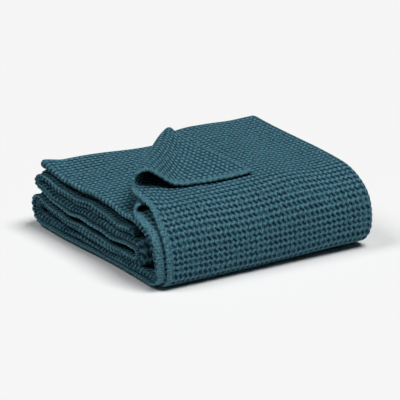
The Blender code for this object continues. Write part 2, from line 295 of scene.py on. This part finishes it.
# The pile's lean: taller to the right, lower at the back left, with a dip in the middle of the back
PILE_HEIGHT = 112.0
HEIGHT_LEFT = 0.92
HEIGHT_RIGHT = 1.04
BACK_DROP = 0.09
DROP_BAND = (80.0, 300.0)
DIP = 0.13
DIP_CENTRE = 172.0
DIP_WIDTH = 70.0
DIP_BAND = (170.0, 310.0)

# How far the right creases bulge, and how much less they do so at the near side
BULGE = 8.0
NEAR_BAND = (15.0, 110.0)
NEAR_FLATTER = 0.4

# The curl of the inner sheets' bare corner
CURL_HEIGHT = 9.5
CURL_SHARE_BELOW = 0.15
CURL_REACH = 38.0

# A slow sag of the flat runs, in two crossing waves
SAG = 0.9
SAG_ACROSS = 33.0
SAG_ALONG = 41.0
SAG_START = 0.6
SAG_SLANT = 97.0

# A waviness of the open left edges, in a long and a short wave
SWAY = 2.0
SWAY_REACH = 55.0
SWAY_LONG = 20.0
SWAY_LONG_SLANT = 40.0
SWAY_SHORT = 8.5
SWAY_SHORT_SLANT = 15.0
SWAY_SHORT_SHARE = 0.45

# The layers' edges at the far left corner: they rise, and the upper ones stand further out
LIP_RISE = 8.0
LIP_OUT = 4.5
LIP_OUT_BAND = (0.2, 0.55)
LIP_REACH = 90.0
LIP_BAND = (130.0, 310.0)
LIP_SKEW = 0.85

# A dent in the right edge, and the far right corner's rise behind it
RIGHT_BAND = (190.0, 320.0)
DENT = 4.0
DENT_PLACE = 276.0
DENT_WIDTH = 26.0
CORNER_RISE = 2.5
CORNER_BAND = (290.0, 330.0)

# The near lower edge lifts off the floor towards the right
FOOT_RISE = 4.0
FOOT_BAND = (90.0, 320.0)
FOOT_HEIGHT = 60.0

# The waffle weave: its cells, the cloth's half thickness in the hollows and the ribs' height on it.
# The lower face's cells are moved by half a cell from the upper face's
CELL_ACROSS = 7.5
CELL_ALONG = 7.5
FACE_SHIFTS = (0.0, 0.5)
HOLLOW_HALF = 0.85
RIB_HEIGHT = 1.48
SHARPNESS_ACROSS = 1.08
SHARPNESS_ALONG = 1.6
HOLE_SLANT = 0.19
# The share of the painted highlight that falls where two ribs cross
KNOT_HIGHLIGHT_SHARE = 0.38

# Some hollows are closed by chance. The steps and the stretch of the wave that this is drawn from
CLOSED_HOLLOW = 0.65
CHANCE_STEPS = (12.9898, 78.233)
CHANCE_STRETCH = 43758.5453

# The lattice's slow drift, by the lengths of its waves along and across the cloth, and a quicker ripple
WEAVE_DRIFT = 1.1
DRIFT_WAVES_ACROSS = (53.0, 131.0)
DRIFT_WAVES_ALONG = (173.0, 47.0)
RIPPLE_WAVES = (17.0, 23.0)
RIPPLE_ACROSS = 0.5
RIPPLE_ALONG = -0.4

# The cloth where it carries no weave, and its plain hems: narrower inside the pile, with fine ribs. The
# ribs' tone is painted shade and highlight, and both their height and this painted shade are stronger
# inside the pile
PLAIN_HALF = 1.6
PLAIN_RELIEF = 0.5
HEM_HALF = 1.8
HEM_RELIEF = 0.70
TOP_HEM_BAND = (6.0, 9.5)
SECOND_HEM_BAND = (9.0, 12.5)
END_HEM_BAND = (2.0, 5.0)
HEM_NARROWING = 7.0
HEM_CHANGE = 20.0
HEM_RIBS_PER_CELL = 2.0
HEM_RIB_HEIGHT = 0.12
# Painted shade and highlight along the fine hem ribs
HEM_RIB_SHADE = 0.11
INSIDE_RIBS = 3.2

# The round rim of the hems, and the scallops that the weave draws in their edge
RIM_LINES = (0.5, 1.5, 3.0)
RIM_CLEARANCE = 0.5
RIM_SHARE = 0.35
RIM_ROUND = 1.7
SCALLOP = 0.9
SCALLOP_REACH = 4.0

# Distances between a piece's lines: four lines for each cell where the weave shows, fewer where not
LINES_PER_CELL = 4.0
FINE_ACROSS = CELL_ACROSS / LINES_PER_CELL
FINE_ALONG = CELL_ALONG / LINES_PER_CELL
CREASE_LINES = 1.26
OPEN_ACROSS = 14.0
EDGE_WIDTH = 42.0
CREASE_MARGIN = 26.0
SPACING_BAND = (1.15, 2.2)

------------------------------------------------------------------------

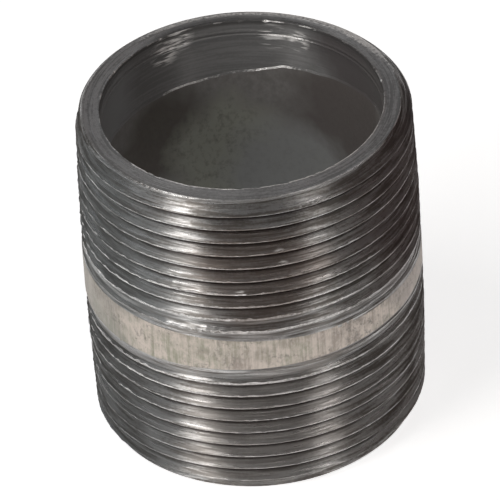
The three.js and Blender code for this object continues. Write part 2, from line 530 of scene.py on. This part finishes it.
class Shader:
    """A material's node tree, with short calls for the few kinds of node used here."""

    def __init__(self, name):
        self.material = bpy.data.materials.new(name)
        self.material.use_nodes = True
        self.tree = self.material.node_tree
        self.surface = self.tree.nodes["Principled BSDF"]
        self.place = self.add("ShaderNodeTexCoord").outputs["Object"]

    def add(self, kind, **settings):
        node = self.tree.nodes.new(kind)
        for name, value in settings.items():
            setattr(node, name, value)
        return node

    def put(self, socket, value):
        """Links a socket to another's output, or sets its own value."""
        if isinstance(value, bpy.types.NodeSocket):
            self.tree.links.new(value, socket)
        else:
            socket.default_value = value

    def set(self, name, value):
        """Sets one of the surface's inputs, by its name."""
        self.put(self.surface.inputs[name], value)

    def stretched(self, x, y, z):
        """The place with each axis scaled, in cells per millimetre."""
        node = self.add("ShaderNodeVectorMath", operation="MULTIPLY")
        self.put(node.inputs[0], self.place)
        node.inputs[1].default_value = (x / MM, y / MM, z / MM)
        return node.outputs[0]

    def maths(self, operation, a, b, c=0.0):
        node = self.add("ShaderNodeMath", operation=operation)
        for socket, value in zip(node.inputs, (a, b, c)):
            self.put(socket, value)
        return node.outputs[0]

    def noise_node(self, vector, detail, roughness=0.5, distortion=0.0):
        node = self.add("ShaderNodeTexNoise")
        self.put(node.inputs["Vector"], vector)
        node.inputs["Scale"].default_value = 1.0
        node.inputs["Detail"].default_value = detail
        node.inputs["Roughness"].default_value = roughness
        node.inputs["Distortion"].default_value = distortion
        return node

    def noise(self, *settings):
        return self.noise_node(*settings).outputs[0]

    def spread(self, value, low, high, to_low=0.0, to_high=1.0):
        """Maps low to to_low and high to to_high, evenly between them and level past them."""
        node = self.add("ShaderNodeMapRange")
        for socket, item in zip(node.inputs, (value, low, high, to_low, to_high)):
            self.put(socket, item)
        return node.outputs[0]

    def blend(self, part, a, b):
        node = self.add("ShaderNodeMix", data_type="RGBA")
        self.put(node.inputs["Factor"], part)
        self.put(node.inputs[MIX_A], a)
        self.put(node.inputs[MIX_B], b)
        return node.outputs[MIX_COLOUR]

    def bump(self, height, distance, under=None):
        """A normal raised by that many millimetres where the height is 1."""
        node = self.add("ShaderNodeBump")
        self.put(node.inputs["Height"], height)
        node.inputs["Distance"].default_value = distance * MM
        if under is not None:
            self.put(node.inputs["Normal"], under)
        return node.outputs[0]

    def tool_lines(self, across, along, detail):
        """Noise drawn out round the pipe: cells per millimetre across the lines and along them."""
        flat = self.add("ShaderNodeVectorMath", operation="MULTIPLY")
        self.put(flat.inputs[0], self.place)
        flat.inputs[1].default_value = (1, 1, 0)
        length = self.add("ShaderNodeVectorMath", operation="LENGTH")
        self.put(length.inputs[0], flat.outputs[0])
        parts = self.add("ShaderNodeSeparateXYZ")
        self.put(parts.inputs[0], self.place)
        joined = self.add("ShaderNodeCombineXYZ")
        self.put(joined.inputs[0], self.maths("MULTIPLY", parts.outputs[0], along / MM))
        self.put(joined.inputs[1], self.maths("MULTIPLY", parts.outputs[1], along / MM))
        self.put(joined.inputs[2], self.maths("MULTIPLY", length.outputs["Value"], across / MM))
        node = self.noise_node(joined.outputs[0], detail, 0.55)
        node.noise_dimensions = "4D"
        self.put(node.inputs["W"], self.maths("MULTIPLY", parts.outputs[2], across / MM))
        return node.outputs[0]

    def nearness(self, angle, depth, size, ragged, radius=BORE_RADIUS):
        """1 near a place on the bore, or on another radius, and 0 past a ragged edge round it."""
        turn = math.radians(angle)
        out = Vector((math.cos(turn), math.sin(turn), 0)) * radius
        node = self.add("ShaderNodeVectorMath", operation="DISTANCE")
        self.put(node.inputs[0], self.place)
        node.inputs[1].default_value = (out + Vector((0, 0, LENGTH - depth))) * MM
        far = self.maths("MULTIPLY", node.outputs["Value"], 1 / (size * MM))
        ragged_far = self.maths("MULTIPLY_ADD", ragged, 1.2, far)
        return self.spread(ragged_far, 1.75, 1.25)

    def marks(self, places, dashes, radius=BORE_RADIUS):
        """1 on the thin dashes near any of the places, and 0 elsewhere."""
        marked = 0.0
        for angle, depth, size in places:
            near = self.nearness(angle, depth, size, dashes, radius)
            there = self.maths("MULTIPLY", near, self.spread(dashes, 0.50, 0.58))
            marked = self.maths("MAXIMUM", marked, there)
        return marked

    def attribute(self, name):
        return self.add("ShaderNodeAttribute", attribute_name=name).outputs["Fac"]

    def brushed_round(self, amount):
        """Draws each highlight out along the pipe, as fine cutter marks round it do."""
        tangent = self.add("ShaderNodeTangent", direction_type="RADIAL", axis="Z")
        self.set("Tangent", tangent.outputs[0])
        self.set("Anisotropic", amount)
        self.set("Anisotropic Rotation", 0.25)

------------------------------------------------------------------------

### SHORT EXERCISE
Starting at the line that contains "The three.js and", set down every line up to and including the line that contains "node tree, with", exactly as given, and no other line.

### RESPONSE TO THE EXERCISE
The three.js and Blender code for this object continues. Write part 2, from line 530 of scene.py on. This part finishes it.
class Shader:
    """A material's node tree, with short calls for the few kinds of node used here."""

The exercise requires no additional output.